ローマウント改造カプラー






開発の経緯



 久々に予算を獲得した技術部長は、ボディマウントマグネマティックカプラーを20両分購入してきたようです。早速、推進運転を行う機会の多いSilberlingeのカプラー交換に着手します。
 …。やっぱりポケットを切り取るんですか…? 出来ればせずに改造したいけど…。やっぱり台車マウントカプラーで改造しよう。
 気移りの早い技術部長でした。




試作開始


 実はこの計画、マグネマティックカプラーの改造を始めた当初から立案されていたものです。もっとも、計画だけで設計も何もしなかったので、寸法に無理があるのではないかという考えから、長らく実行されなかったのです。
 カプラー取付位置を下げるために、基部下面を切り取らなくてはなりません。基部の後部だけは、ナックル側とリップ側とで厚みが等しくなるように段差がついています。あまり切り取りすぎると、下側の後部が無くなってしまいます。
 そこで、下げる量を決めるべくナックルの上方向の突出量を測ると、0.8mmとなっていました。幸いにして、後部でも厚みが1.2mmもあったため、十分実行可能と判断しました。問題は後部が0.4mmしか残らないことでしょうか。

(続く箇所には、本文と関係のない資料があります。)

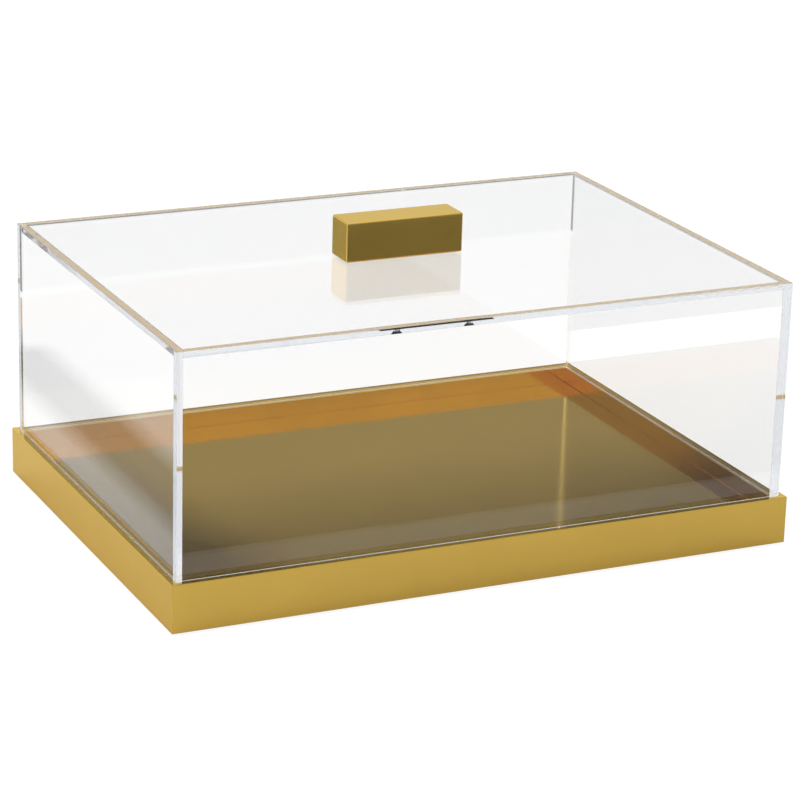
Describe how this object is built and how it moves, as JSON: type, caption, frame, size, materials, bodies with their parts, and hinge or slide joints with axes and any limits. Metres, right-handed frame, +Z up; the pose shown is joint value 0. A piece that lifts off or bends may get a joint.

 まずはやってみることにします。0.8mmを正確に切り取るのは難しいので、400番の耐水ペーパーで地道に削り込むことにします。軟質樹脂製なので、きちんと削ることが出来るか心配でしたが、問題なく切削することが出来ました。もっとも、0.8mm削り込むのに30分もかかってしまいましたが…。
 続いて削りこんだ分を上側に継ぎ足します。t0.3mmとt0.5mmのプラ板を重ねてスペーサーを作ります。それを基部上面に接着してから回転軸の通る穴を開けます。面での接着だけでは強度が不足するため、真鍮線を植え込んで補助としています。プラ板は、実際には表記よりも少し厚みがあるようなので、真鍮線の処理と合わせて少し削り込み、元の基部と同じ厚みになるように調節したら完成です。


 早速組み込んでみることにします。無加工品と同様、カプラー回転軸を少し削り込むだけで装着可能です。見事、バッファの下に収まっています。動作性も悪くないようです。





 これなら、メルクリンカプラーに戻すことも出来るので、他社への売り込みもしやすいでしょう。やはりというか問題もあり、切削加工に時間がかかるのが難点です。とりあえず、標準工法として採用します。
 買ったばかりのボディマウントカプラーは…。